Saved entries

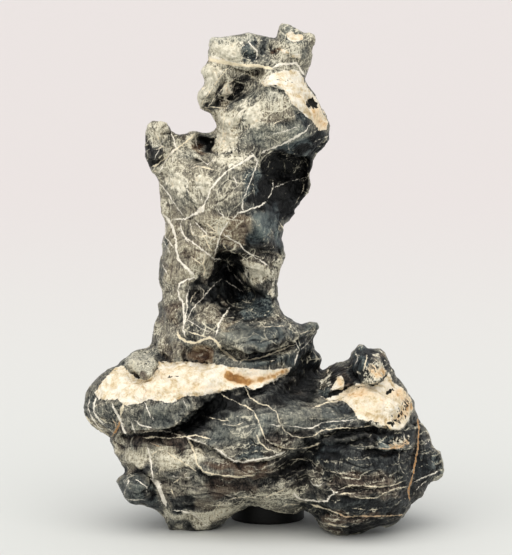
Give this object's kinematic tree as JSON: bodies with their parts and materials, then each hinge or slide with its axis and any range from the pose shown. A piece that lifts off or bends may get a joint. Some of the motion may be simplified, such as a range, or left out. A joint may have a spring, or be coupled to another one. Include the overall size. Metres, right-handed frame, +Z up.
{
  "type": "scholars rock",
  "caption": "Water-worn dark limestone rock with pale veins: a leaning tower on a broad ledged base, on two feet and a small round block.",
  "frame": {"origin": "middle of the whole object's footprint box, on the ground that it stands on", "axes": "+Z up along the tower, +X to the right and +Y to the back, seen from the side with the cream patches"},
  "size_m": [0.2906, 0.1926, 0.406],
  "materials": {
    "limestone": "worn, satin, with pale calcite veins",
    "black_wood": "black stain, satin"
  },
  "bodies": {
    "root": {"rock": "limestone", "stand_block": "black_wood"}
  },
  "joints": []
}
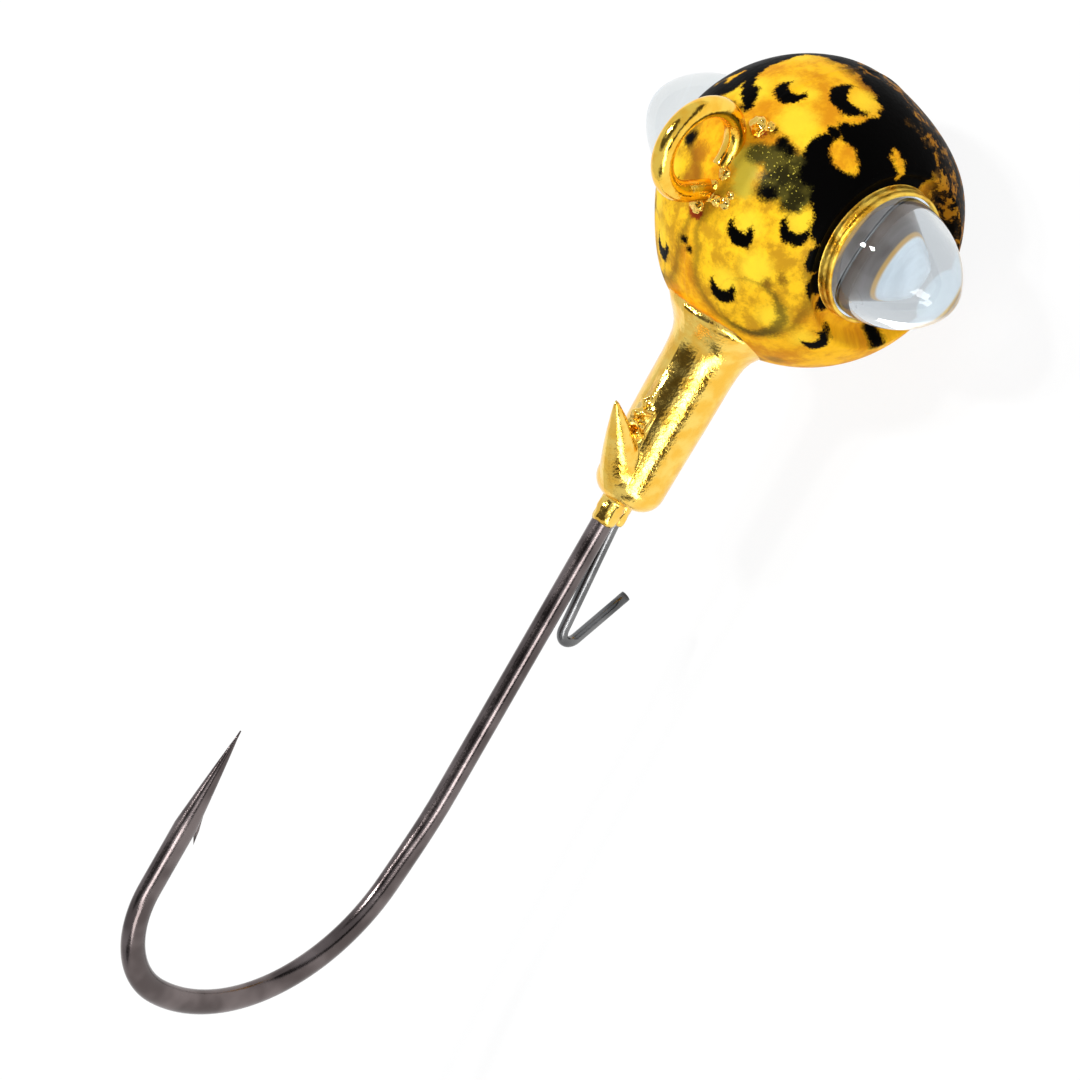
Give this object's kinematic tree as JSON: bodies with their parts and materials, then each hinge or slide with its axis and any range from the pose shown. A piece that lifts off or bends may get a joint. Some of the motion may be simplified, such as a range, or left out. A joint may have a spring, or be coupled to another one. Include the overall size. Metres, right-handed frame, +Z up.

## Written instruction
Quote all the records exactly, please, leaving none out.

## Worked answer
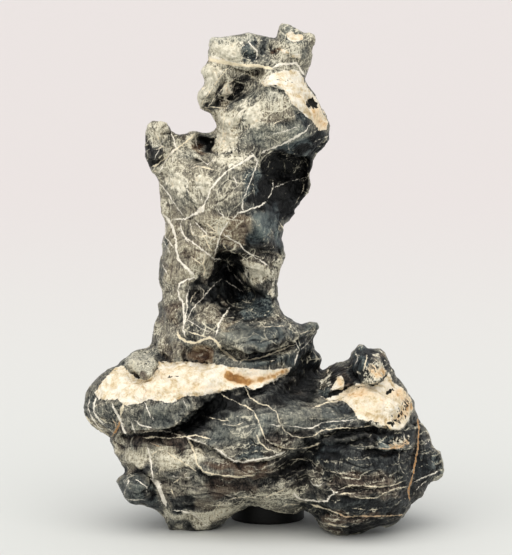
Give this object's kinematic tree as JSON: bodies with their parts and materials, then each hinge or slide with its axis and any range from the pose shown. A piece that lifts off or bends may get a joint. Some of the motion may be simplified, such as a range, or left out. A joint may have a spring, or be coupled to another one. Include the overall size. Metres, right-handed frame, +Z up.
{
  "type": "scholars rock",
  "caption": "Water-worn dark limestone rock with pale veins: a leaning tower on a broad ledged base, on two feet and a small round block.",
  "frame": {"origin": "middle of the whole object's footprint box, on the ground that it stands on", "axes": "+Z up along the tower, +X to the right and +Y to the back, seen from the side with the cream patches"},
  "size_m": [0.2906, 0.1926, 0.406],
  "materials": {
    "limestone": "worn, satin, with pale calcite veins",
    "black_wood": "black stain, satin"
  },
  "bodies": {
    "root": {"rock": "limestone", "stand_block": "black_wood"}
  },
  "joints": []
}
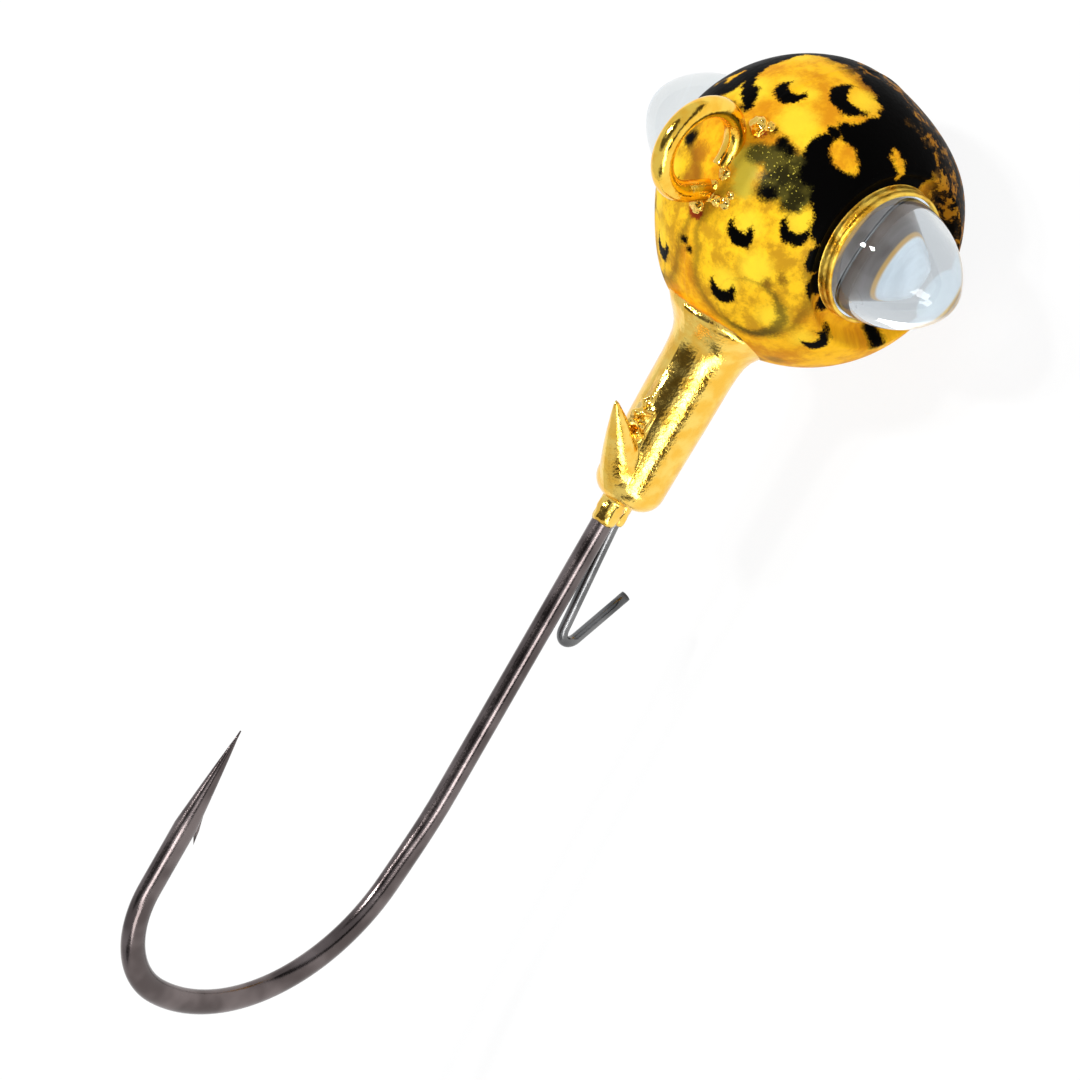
Give this object's kinematic tree as JSON: bodies with their parts and materials, then each hinge or slide with its axis and any range from the pose shown. A piece that lifts off or bends may get a joint. Some of the motion may be simplified, such as a range, or left out. A joint may have a spring, or be coupled to another one. Include the overall size. Metres, right-handed frame, +Z up.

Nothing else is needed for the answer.